My Cheater thinks it’s unfair to paint him as a Serial Cheater because “I don’t do that anymore”
AP1, AP2, AP3? Plus decades of Wayward behavior, you know. The lies, rage, gaslighting, rug sweeping
What does a Serial Cheater look like if multiple fuckbuddies isn’t it?
BW, 54 WH 53 When you lie down with dogs, you wake up with fleas
Millgirl ( member #54567) posted at 12:44 PM on Friday, October 11th, 2019
Now, why so harsh?
Right?! Mine is so offended at the mention of SA or serial cheater! It's completely absurd!

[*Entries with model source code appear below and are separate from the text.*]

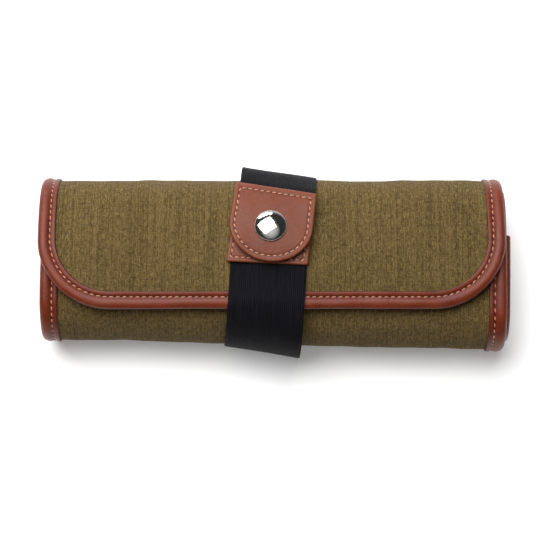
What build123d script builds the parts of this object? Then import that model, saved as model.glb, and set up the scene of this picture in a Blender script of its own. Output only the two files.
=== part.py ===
"""Canvas brush roll case, rolled up and held by a wrap-round elastic strap with a snap tab.

The frame: +X along the roll, +Y towards the side that the flap turns over, +Z up, and the origin
under the middle of the roll, on the surface that it lies on. Everything is in millimetres.

The roll is one long sheet wound about the X axis. Its section is a flattened spiral of tangent arcs:
a "right" arc on the +Y side, a straight bottom, a "left" arc on the -Y side and a shallow crown on
top, each turn one pitch inside the turn before. The end of the sheet that lies outermost is the flap.
"""

from build123d import *
import os
from math import acos, asin, atan2, cos, degrees, hypot, radians, sin

# The rolled section
end_centre = 19.5          # from the middle of the roll to the centres of its round ends
end_radius = 22.9          # outer canvas face on the +Y side
crown_radius = 110.0       # outer canvas face on top
turn_pitch = 5.6           # from one turn of the sheet to the next
sheet_end_angle = 84.0     # where the inner end of the sheet stops on the second crown

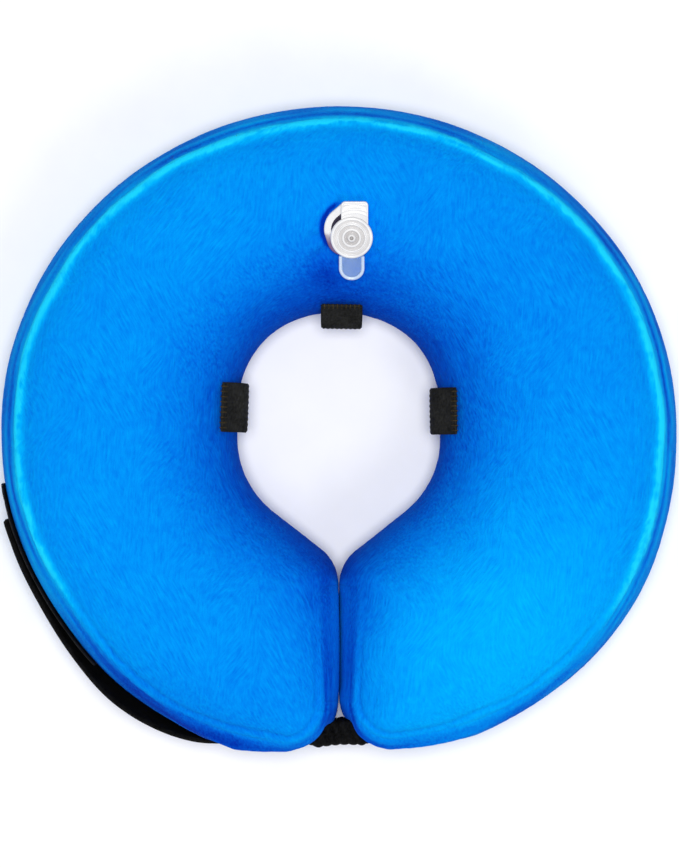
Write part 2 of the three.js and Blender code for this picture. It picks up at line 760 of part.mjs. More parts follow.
// Closing strap: from its free end on the left rim, into the groove under the left limb, in folds
// across the gap, and into the groove under the right limb where it is sewn on.
function closureStrap() {
  const onRim = STRAP_ROUTE.map(({ angle, stand }) => (
    offRim(angle, stand * STRAP_THICKNESS, STRAP_THICKNESS)
  ));
  const line = smoothLine(onRim, ROUTE_STEPS);
  const thickness = line.map(() => STRAP_THICKNESS);
  const sewn = [];
  for (let k = 0; k <= SEWN_STEPS; k++) {
    const angle = THREE.MathUtils.lerp(SEWN_FROM_ANGLE, SEWN_TO_ANGLE, k / SEWN_STEPS);
    sewn.push(offRim(angle, CLEARANCE, STRAP_THICKNESS));
  }
  const from = line.at(-1);
  const to = sewn[0];
  const foldSteps = STRAP_FOLDS * STEPS_PER_FOLD;
  for (let k = 1; k < foldSteps; k++) {
    const share = k / foldSteps;
    const arch = Math.sin(Math.PI * share);
    const wave = Math.sin(2 * Math.PI * STRAP_FOLDS * share);
    const rise = STRAP_FOLD_HEIGHT * arch ** STRAP_FOLD_SWELL * wave;
    const point = from.clone().lerp(to, share);
    point.x -= STRAP_FOLD_LEAN * rise;
    point.y += rise + STRAP_FOLD_BOW * arch;
    line.push(point);
    thickness.push(STRAP_FOLD_THICKNESS);
  }
  line.push(...sewn);
  thickness.push(...sewn.map(() => STRAP_THICKNESS));
  const widths = line.map((_, k) => STRAP_WIDTH - 2 * STRAP_END_ROUND * Math.max(1 - k / 2, 0));
  return ribbon(line, thickness, widths);
}

// Loop-pile pad sewn on the left rim, which the strap's end presses on.
function fastenerPad() {
  const line = [];
  for (let k = 0; k <= PAD_STEPS; k++) {
    const angle = THREE.MathUtils.lerp(PAD_FROM_ANGLE, PAD_TO_ANGLE, k / PAD_STEPS);
    line.push(offRim(angle, CLEARANCE, PAD_THICKNESS));
  }
  return ribbon(line, line.map(() => PAD_THICKNESS), line.map(() => PAD_WIDTH));
}

// Assembly

const collar = new THREE.Group();

function add(name, geometry, finish, parent = collar) {
  const mesh = new THREE.Mesh(geometry, new THREE.MeshStandardMaterial(finish));
  mesh.name = name;
  parent.add(mesh);
}

const coverHole = valveHole(VALVE_STEM_RADIUS + CLEARANCE);
const bladderInset = COVER_WALL + BLADDER_CLEARANCE;
add("front_panel", toGeometry(toSolid(face(1)).subtract(coverHole)), plush);
add("back_panel", face(-1), plush);
add("outer_band", band(END_STEPS, STATIONS - END_STEPS), plush);
add("neck_band", band(STATIONS + END_STEPS, LOOP - END_STEPS), plush);
add("end_panel_left", band(-END_STEPS, END_STEPS), plush);
add("end_panel_right", band(STATIONS - END_STEPS, STATIONS + END_STEPS), plush);
const bladder = skin(bladderInset).subtract(skin(bladderInset + BLADDER_WALL)).subtract(coverHole);
add("air_bladder", toGeometry(bladder), film);
for (const loop of LOOPS) add(loop.name, collarLoop(loop), webbing);
add("closure_strap", closureStrap(), webbing);
add("fastener_pad", fastenerPad(), webbing);

collar.add(valve);
add("valve_base", valveBase(), clearPvc, valve);
add("valve_cap", valveCap(), clearPvc, valve);

// The origin is under the middle of the collar, on the surface that it lies on.
const root = new THREE.Group();
root.add(collar);
root.updateMatrixWorld(true);
const box = new THREE.Box3().setFromObject(root);
collar.position.set(-(box.min.x + box.max.x) / 2, -(box.min.y + box.max.y) / 2, -box.min.z);

export default root;
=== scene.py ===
import math

import bmesh
import bpy
import numpy as np
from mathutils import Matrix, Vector


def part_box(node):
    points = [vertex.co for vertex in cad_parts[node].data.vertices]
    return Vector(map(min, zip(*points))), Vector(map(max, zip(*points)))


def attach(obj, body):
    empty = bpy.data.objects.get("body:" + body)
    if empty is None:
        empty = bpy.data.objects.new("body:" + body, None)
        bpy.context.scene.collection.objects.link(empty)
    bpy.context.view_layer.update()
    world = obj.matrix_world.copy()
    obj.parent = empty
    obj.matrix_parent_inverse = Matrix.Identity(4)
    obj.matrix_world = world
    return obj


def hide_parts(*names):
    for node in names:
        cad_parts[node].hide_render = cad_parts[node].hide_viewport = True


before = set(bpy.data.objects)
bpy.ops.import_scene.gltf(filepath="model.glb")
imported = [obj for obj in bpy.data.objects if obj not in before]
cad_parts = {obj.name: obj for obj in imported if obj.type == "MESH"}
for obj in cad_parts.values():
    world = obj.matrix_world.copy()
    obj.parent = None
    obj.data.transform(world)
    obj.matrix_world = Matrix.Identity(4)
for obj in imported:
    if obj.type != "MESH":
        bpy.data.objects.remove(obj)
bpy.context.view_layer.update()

# Lengths are in millimetres up to the meshes, which are in metres.
MM = 0.001

# Outline of the ring
HALF_WIDTH = 101.6
RIM_RISE = 98.0
RIM_TRIM = 0.6
LEFT_LIMB_REACH = 97.9
RIGHT_LIMB_REACH = 96.7
RIM_CENTRE_Y = -0.6
RIM_EXPONENT_TOP = 2.0
RIM_EXPONENT_BOTTOM = 2.2
NECK_HALF_WIDTH = 30.5
NECK_RISE = 30.7
NECK_CENTRE_Y = 4.0
NECK_EXPONENT = 2.2
NECK_WAIST = 7.2
NECK_LOWER_RADIUS = 28.2
NECK_TAPER_ANGLE = math.radians(38)
SHOULDER_RADIUS = 13.3
CORNER_RADIUS = 16.0
END_X = 0.12
# Press of the strap into the left rim: share of the half width, place in height and reach
STRAP_PRESS = (0.037, -66.0, 32.0)

# Section of the ring
HALF_DEPTH = 30.0
REST_CRUSH = 1.2
RIM_SECTION_EXPONENT = 2.9
NECK_SECTION_EXPONENT = 2.2
CROWN_SKEW = 1.22
END_ROUNDING = 26.0
CORNER_BLEND = 3.0
SLOPE_STEP = 0.06

# Cover: the wall, and how far in from the edge its seams run, which changes down the limbs
COVER_WALL = 2.4
SEAM_INSET = 5.6
SEAM_INSET_EXTRA = -1.5
SEAM_EXTRA_START_Y = -50.0
SEAM_EXTRA_FULL_Y = -90.0
SEAM_GAP = 0.03
PANEL_EDGE = 7.0
BAND_END_GAP = 0.02
COVER_HOLE_RADIUS = 4.9
COVER_HOLE_SIDES = 64
COVER_HOLE_REACH = 15

# Groove for the strap along the foot of the limbs
GROOVE_DEPTH = 5.0
GROOVE_START_X = 42.0
GROOVE_FULL_X = 24.0
GROOVE_FACING_START = 0.35
GROOVE_FACING_FULL = 0.8
# Bulge of the limbs above the groove, by distance from the middle
LIP_PLACES = (0.0, 12.5, 18.0, 27.0, 31.0, 36.0, 43.0, 55.0, 68.0)
LEFT_LIP = (0.6, 0.7, 1.3, 2.5, 3.1, 2.5, 1.5, 0.3, 0.0)
RIGHT_LIP = (1.4, 1.6, 1.7, 2.2, 2.3, 2.4, 1.9, 1.2, 0.3)

# Rows of a side band from its middle to the seam: inset in seam insets, the wall's lean,
# groove and bulge. Rows of a panel's edge: inset in panel edges, and lean.
BAND_INSETS = (0.0, 0.13, 0.3, 0.55, 1.0)
BAND_LEANS = (1.0, 0.97, 0.92, 0.85, 0.7)
BAND_GROOVES = (1.0, 1.0, 0.5, 0.0, 0.0)
BAND_LIPS = (0.0, 0.3, 0.9, 1.0, 0.0)
FACE_INSETS = (0.0, 0.43, 1.0)
FACE_LEANS = (0.7, 0.5, 0.3)

# Relief of a seam, as height, place and width: its ridge, and the crease inside it
RIDGE = (0.8, 0.35, 1.4)
CREASE = (-0.42, 1.6, 0.75)
RIDGE_WANDER = 0.55
RIDGE_WANDER_CELL = 13
# Height of the ridge down the limbs, and of the crease there, as shares
RIDGE_LEAST = 0.35
CREASE_MOST = 1.15
# Heights on the rim between which the ridge grows to its full share
RIDGE_LOWEST_Y = -72.0
RIDGE_FULL_Y = -25.0
# Strength on the rim, on the end faces and on the neck side: of seams, and of gathers
SEAM_STRENGTHS = (1.0, 0.22, 0.04)
GATHER_STRENGTHS = (1.0, 0.2, 0.2)
STRENGTH_SOFTENING = 24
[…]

sisoon ( Moderator #31240) posted at 7:53 PM on Friday, October 11th, 2019
I'm OK with 2 different partners - but only if one remembers that one is too many.
fBH (me) - on d-day: 66, Married 43, together 45, same sex apDDay - 12/22/2010Recover'd and R'edYou don't have to like your boundaries. You just have to set and enforce them.
nekonamida ( member #42956) posted at 7:55 PM on Friday, October 11th, 2019
I'd like to go with a similar definition as a serial killer - twice with a cool down period. That can be a super short cool down period like if you have a ONS one night and another ONS with a different AP the second night, it counts. It also accounts for people who stop an A and then start back up again with the same AP.
[This message edited by nekonamida at 1:56 PM, October 11th (Friday)]
nekonamida ( member #42956) posted at 8:00 PM on Friday, October 11th, 2019
A serial cheater is a person who feels no remorse about having an affair, they plan to have affairs and are always looking for affair partners. If a serial cheater is very ugly or disabled or whatever they might never have an affair.
I'd caution only considering cheaters who don't feel remorse for multiple APs/instances of cheating as serial cheaters. Many do show remorse. And then they do it again. They may not have necessarily felt it though.
Doesn't fishing for an A count as infidelity even if they suck at it? I definitely wouldn't tell someone whose WS messaged tons of people online looking for an A that it doesn't count just because their WS failed to get physical or keep interest.